Series 7: 5.1.6.2. Opening And Closing Positions

Taken from our Series 7 Online Guide

5.1.6.2. Opening and Closing Positions

Unlike stocks, options are not issued by a corporation with a fixed number of shares. Their number is determined by the demand for them. To keep track of the total number of open positions, each option order must state not just whether it is a buy or sell, but whether you are buying or selling “to open” or “to close.”

When someone buys or sells a call or put, the buyer is generally said to be opening a position. The buyer of a call or put is opening a long position. The seller of a call or put is opening a short position. The buyer is making an opening purchase; the seller an opening sale.

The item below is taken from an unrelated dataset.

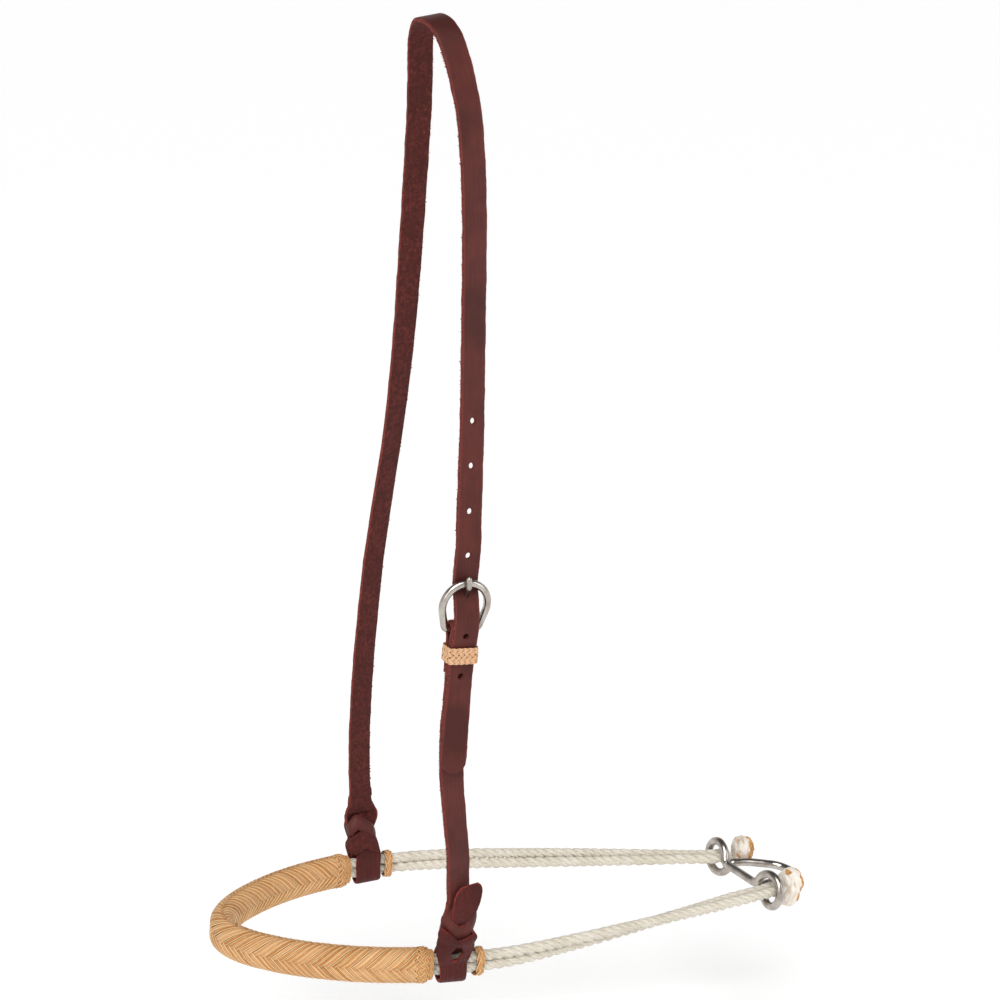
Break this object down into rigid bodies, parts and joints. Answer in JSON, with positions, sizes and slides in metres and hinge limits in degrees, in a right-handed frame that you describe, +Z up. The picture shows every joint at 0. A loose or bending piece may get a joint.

Closing a position occurs when a holder or writer of an option takes the opposite position on the same option contract. For example, if you are long a put on Salmonella Seafoods at $40 that expires on October 25 and you want to close out your position, you can offset that purchase by selling the same position. You will acquire a short put on Salmonella with the same strike price and expiration date. You have successfully closed your long position by acquiring an identical short position on the same stock and protected yourself from any further movements in the stock price.

Does that mean you have no gains or losses? Not unless the premium on the two purchases is the same. Over time, it is likely your option has gained or lost some appeal to traders in options because the underlying stock has fallen or risen in value or because it is close to expiration. Most likely, your closing position will have a different premium from your opening position, which will result in a gain or a loss.